◆ **Exercise details**: Set the following entries down again exactly, line by line.
>> BEGIN Provided information
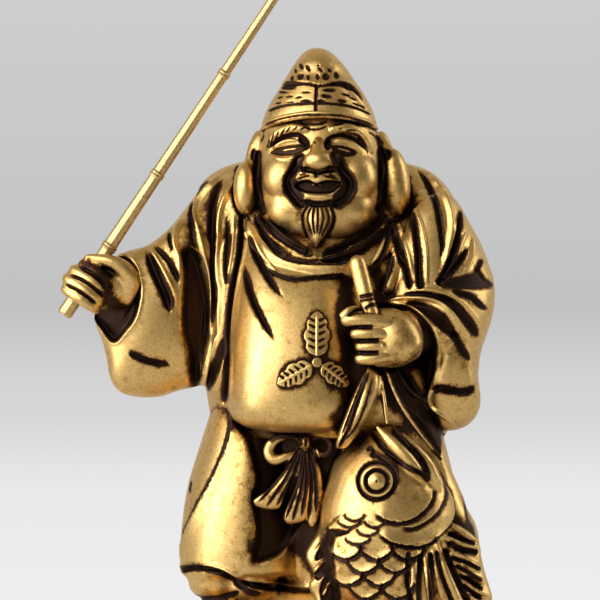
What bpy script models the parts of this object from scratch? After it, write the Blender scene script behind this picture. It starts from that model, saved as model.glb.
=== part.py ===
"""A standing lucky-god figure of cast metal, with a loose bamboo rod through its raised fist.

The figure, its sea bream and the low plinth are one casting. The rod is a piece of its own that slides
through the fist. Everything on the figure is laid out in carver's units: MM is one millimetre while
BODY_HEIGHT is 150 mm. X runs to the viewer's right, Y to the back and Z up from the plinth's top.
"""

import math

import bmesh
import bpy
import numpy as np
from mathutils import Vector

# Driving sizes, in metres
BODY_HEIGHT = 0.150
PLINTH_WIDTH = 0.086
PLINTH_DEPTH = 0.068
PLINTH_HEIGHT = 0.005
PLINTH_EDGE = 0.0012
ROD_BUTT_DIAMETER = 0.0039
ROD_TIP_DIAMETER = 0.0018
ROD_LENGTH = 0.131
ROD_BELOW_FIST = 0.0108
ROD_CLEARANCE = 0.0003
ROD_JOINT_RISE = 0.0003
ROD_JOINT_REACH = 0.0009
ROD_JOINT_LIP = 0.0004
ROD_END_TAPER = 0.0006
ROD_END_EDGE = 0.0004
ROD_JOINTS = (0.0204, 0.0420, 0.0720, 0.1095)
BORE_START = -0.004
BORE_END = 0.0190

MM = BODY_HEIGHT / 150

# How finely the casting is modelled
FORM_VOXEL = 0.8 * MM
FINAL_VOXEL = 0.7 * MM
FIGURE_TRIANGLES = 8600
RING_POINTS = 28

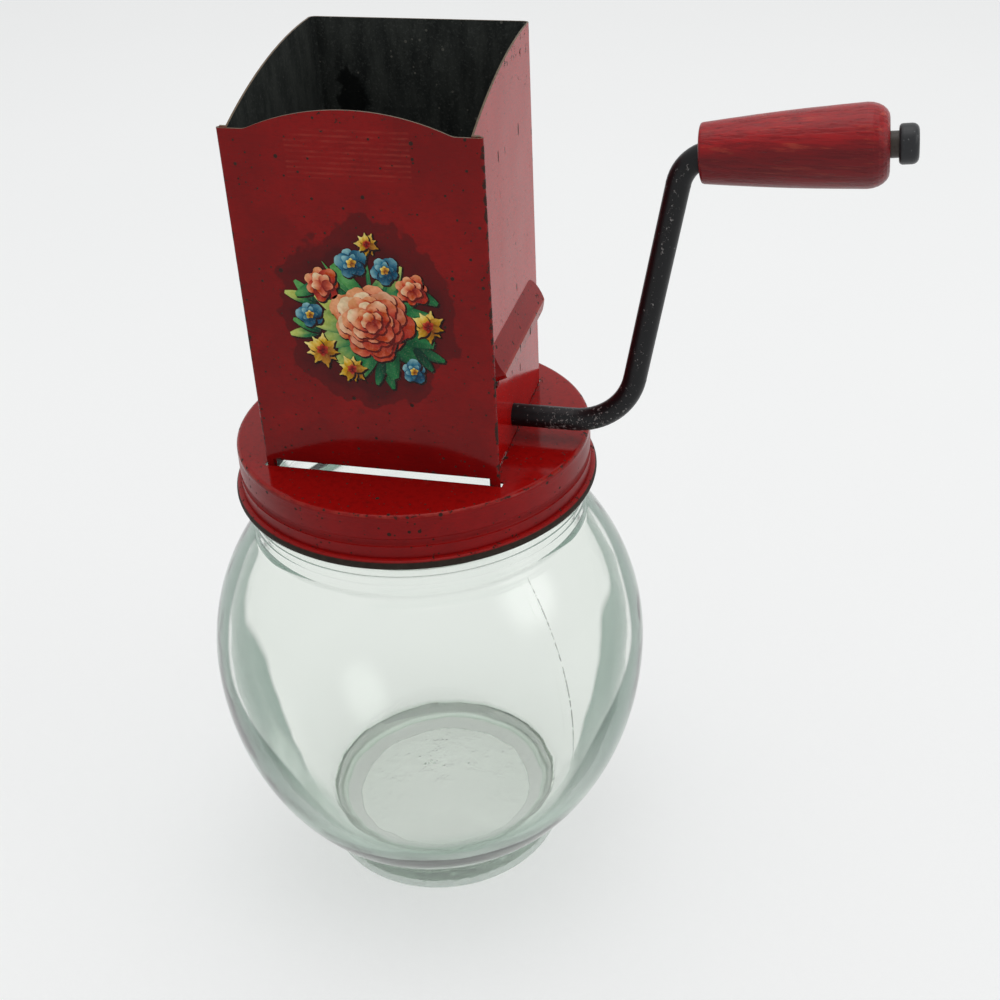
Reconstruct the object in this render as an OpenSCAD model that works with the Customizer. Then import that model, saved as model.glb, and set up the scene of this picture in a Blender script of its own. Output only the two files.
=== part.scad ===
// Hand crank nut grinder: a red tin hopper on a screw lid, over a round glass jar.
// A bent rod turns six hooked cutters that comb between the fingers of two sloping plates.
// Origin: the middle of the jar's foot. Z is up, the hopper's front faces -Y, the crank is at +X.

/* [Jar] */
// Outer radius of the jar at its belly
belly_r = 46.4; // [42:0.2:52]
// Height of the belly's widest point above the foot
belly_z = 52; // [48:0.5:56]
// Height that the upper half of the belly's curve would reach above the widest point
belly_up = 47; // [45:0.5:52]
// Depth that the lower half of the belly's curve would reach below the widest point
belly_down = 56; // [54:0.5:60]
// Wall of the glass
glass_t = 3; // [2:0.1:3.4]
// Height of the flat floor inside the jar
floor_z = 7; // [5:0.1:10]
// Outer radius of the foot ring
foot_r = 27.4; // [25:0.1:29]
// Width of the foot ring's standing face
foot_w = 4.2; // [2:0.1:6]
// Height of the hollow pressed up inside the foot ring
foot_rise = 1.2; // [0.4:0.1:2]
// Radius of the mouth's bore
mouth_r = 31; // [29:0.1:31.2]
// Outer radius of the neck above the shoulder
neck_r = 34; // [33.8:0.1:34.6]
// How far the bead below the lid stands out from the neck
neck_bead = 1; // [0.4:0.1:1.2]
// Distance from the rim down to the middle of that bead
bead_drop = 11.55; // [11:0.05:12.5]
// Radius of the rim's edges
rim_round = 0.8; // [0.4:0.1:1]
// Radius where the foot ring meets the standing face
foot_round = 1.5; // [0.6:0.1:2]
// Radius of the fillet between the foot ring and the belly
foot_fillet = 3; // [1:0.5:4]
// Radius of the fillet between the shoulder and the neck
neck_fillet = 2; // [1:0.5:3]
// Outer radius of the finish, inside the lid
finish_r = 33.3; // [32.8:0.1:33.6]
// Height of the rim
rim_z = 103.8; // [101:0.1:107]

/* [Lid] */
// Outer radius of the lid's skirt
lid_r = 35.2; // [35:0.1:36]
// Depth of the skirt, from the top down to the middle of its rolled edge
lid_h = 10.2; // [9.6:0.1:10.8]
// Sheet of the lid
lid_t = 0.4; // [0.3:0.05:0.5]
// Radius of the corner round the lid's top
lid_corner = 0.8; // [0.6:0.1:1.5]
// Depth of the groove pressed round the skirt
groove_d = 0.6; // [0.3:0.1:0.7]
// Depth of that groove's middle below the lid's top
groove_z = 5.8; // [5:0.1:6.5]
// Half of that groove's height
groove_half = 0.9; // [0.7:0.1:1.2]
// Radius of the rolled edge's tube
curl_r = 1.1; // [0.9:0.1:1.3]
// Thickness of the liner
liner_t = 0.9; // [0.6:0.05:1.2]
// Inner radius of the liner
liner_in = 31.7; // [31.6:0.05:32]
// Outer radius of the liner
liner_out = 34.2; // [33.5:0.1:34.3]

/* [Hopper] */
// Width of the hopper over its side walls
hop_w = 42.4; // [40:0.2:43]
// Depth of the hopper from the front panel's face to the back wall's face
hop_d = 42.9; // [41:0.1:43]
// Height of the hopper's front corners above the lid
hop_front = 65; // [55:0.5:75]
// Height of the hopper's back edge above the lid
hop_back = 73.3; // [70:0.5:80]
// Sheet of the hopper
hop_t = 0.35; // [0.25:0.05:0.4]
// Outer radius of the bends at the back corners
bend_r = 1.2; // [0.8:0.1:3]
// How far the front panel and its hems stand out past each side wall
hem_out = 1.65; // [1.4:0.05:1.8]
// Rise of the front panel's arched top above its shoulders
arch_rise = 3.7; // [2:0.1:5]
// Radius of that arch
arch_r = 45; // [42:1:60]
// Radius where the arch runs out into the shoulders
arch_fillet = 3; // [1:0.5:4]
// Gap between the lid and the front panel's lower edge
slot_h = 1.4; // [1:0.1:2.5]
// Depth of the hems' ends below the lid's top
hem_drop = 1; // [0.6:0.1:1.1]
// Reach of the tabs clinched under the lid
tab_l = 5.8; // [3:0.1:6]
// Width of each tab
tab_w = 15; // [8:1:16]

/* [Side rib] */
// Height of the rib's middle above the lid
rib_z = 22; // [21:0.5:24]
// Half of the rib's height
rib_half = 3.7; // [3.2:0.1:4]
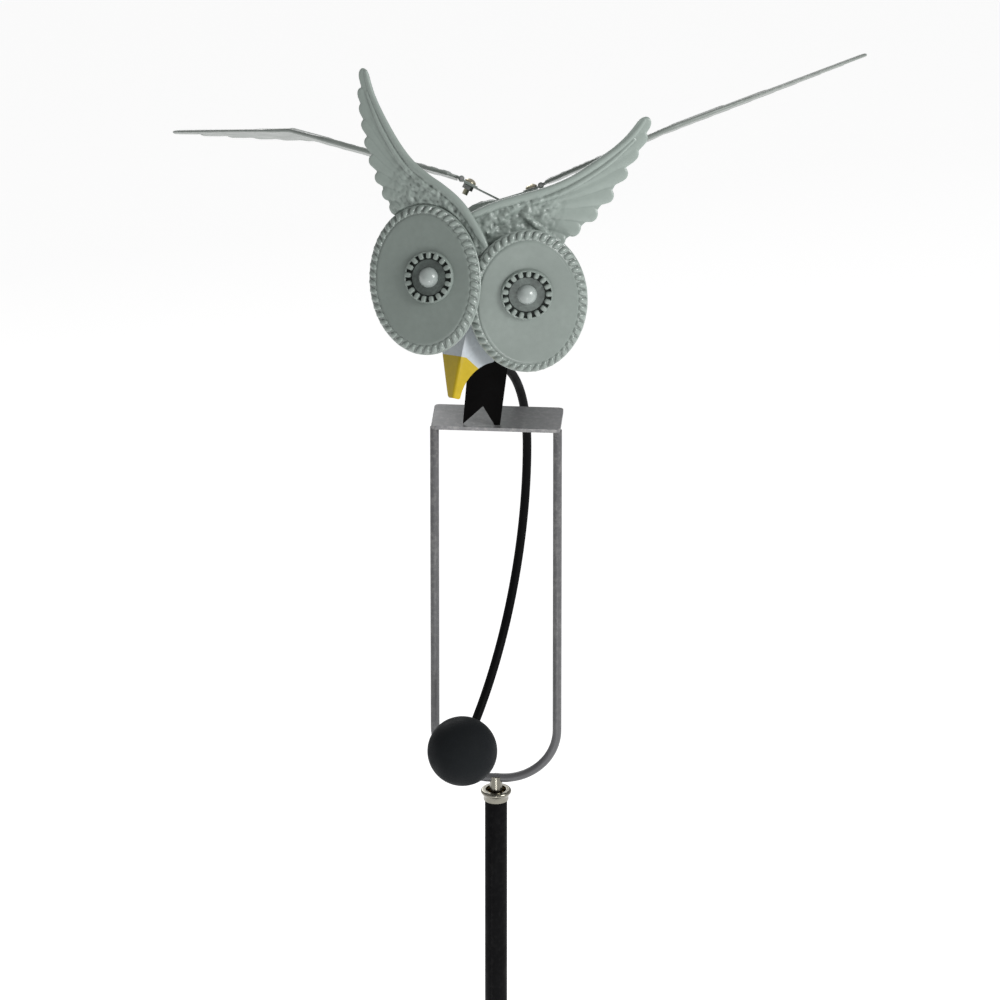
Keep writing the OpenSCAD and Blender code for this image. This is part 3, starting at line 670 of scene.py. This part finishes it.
>> END Provided information
◆ **Written reply**:
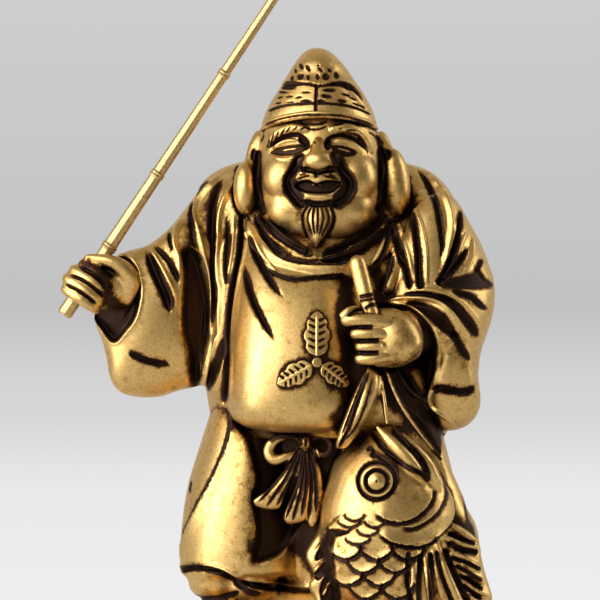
What bpy script models the parts of this object from scratch? After it, write the Blender scene script behind this picture. It starts from that model, saved as model.glb.
=== part.py ===
"""A standing lucky-god figure of cast metal, with a loose bamboo rod through its raised fist.

The figure, its sea bream and the low plinth are one casting. The rod is a piece of its own that slides
through the fist. Everything on the figure is laid out in carver's units: MM is one millimetre while
BODY_HEIGHT is 150 mm. X runs to the viewer's right, Y to the back and Z up from the plinth's top.
"""

import math

import bmesh
import bpy
import numpy as np
from mathutils import Vector

# Driving sizes, in metres
BODY_HEIGHT = 0.150
PLINTH_WIDTH = 0.086
PLINTH_DEPTH = 0.068
PLINTH_HEIGHT = 0.005
PLINTH_EDGE = 0.0012
ROD_BUTT_DIAMETER = 0.0039
ROD_TIP_DIAMETER = 0.0018
ROD_LENGTH = 0.131
ROD_BELOW_FIST = 0.0108
ROD_CLEARANCE = 0.0003
ROD_JOINT_RISE = 0.0003
ROD_JOINT_REACH = 0.0009
ROD_JOINT_LIP = 0.0004
ROD_END_TAPER = 0.0006
ROD_END_EDGE = 0.0004
ROD_JOINTS = (0.0204, 0.0420, 0.0720, 0.1095)
BORE_START = -0.004
BORE_END = 0.0190

MM = BODY_HEIGHT / 150

# How finely the casting is modelled
FORM_VOXEL = 0.8 * MM
FINAL_VOXEL = 0.7 * MM
FIGURE_TRIANGLES = 8600
RING_POINTS = 28

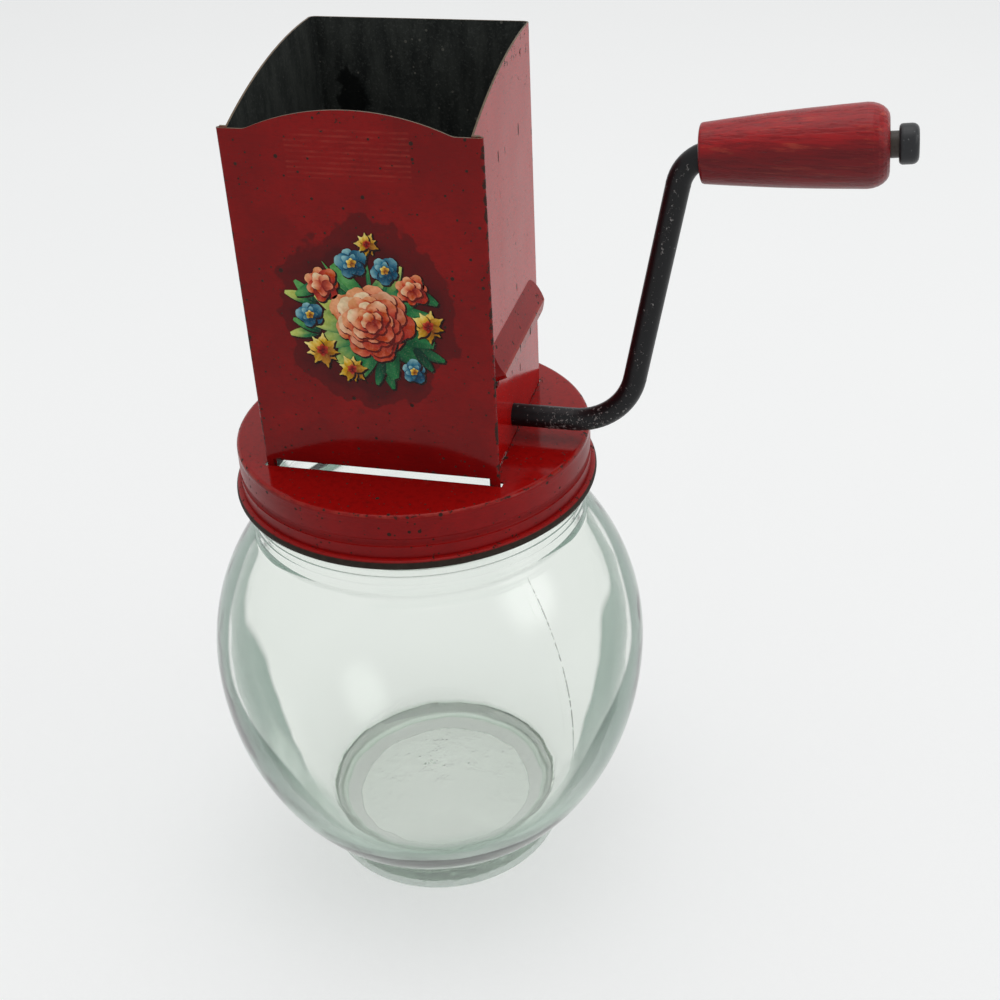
Reconstruct the object in this render as an OpenSCAD model that works with the Customizer. Then import that model, saved as model.glb, and set up the scene of this picture in a Blender script of its own. Output only the two files.
=== part.scad ===
// Hand crank nut grinder: a red tin hopper on a screw lid, over a round glass jar.
// A bent rod turns six hooked cutters that comb between the fingers of two sloping plates.
// Origin: the middle of the jar's foot. Z is up, the hopper's front faces -Y, the crank is at +X.

/* [Jar] */
// Outer radius of the jar at its belly
belly_r = 46.4; // [42:0.2:52]
// Height of the belly's widest point above the foot
belly_z = 52; // [48:0.5:56]
// Height that the upper half of the belly's curve would reach above the widest point
belly_up = 47; // [45:0.5:52]
// Depth that the lower half of the belly's curve would reach below the widest point
belly_down = 56; // [54:0.5:60]
// Wall of the glass
glass_t = 3; // [2:0.1:3.4]
// Height of the flat floor inside the jar
floor_z = 7; // [5:0.1:10]
// Outer radius of the foot ring
foot_r = 27.4; // [25:0.1:29]
// Width of the foot ring's standing face
foot_w = 4.2; // [2:0.1:6]
// Height of the hollow pressed up inside the foot ring
foot_rise = 1.2; // [0.4:0.1:2]
// Radius of the mouth's bore
mouth_r = 31; // [29:0.1:31.2]
// Outer radius of the neck above the shoulder
neck_r = 34; // [33.8:0.1:34.6]
// How far the bead below the lid stands out from the neck
neck_bead = 1; // [0.4:0.1:1.2]
// Distance from the rim down to the middle of that bead
bead_drop = 11.55; // [11:0.05:12.5]
// Radius of the rim's edges
rim_round = 0.8; // [0.4:0.1:1]
// Radius where the foot ring meets the standing face
foot_round = 1.5; // [0.6:0.1:2]
// Radius of the fillet between the foot ring and the belly
foot_fillet = 3; // [1:0.5:4]
// Radius of the fillet between the shoulder and the neck
neck_fillet = 2; // [1:0.5:3]
// Outer radius of the finish, inside the lid
finish_r = 33.3; // [32.8:0.1:33.6]
// Height of the rim
rim_z = 103.8; // [101:0.1:107]

/* [Lid] */
// Outer radius of the lid's skirt
lid_r = 35.2; // [35:0.1:36]
// Depth of the skirt, from the top down to the middle of its rolled edge
lid_h = 10.2; // [9.6:0.1:10.8]
// Sheet of the lid
lid_t = 0.4; // [0.3:0.05:0.5]
// Radius of the corner round the lid's top
lid_corner = 0.8; // [0.6:0.1:1.5]
// Depth of the groove pressed round the skirt
groove_d = 0.6; // [0.3:0.1:0.7]
// Depth of that groove's middle below the lid's top
groove_z = 5.8; // [5:0.1:6.5]
// Half of that groove's height
groove_half = 0.9; // [0.7:0.1:1.2]
// Radius of the rolled edge's tube
curl_r = 1.1; // [0.9:0.1:1.3]
// Thickness of the liner
liner_t = 0.9; // [0.6:0.05:1.2]
// Inner radius of the liner
liner_in = 31.7; // [31.6:0.05:32]
// Outer radius of the liner
liner_out = 34.2; // [33.5:0.1:34.3]

/* [Hopper] */
// Width of the hopper over its side walls
hop_w = 42.4; // [40:0.2:43]
// Depth of the hopper from the front panel's face to the back wall's face
hop_d = 42.9; // [41:0.1:43]
// Height of the hopper's front corners above the lid
hop_front = 65; // [55:0.5:75]
// Height of the hopper's back edge above the lid
hop_back = 73.3; // [70:0.5:80]
// Sheet of the hopper
hop_t = 0.35; // [0.25:0.05:0.4]
// Outer radius of the bends at the back corners
bend_r = 1.2; // [0.8:0.1:3]
// How far the front panel and its hems stand out past each side wall
hem_out = 1.65; // [1.4:0.05:1.8]
// Rise of the front panel's arched top above its shoulders
arch_rise = 3.7; // [2:0.1:5]
// Radius of that arch
arch_r = 45; // [42:1:60]
// Radius where the arch runs out into the shoulders
arch_fillet = 3; // [1:0.5:4]
// Gap between the lid and the front panel's lower edge
slot_h = 1.4; // [1:0.1:2.5]
// Depth of the hems' ends below the lid's top
hem_drop = 1; // [0.6:0.1:1.1]
// Reach of the tabs clinched under the lid
tab_l = 5.8; // [3:0.1:6]
// Width of each tab
tab_w = 15; // [8:1:16]

/* [Side rib] */
// Height of the rib's middle above the lid
rib_z = 22; // [21:0.5:24]
// Half of the rib's height
rib_half = 3.7; // [3.2:0.1:4]
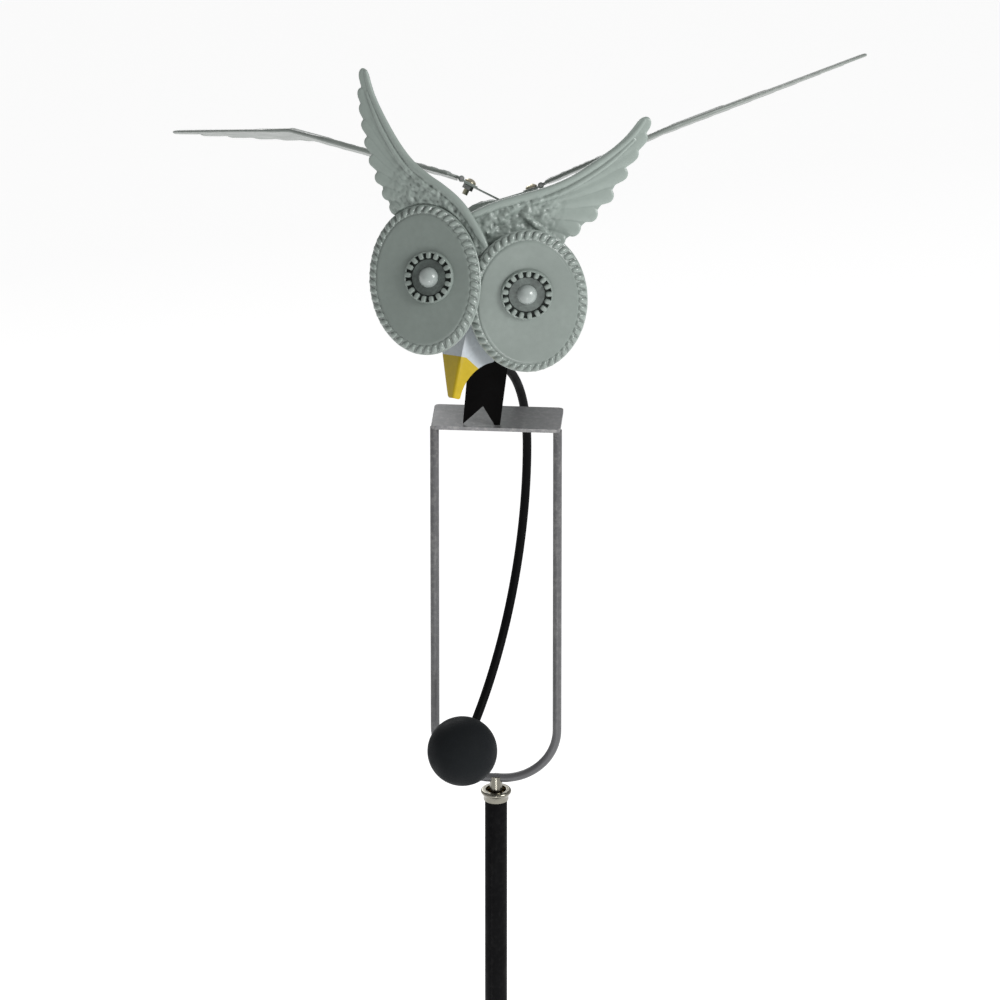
Keep writing the OpenSCAD and Blender code for this image. This is part 3, starting at line 670 of scene.py. This part finishes it.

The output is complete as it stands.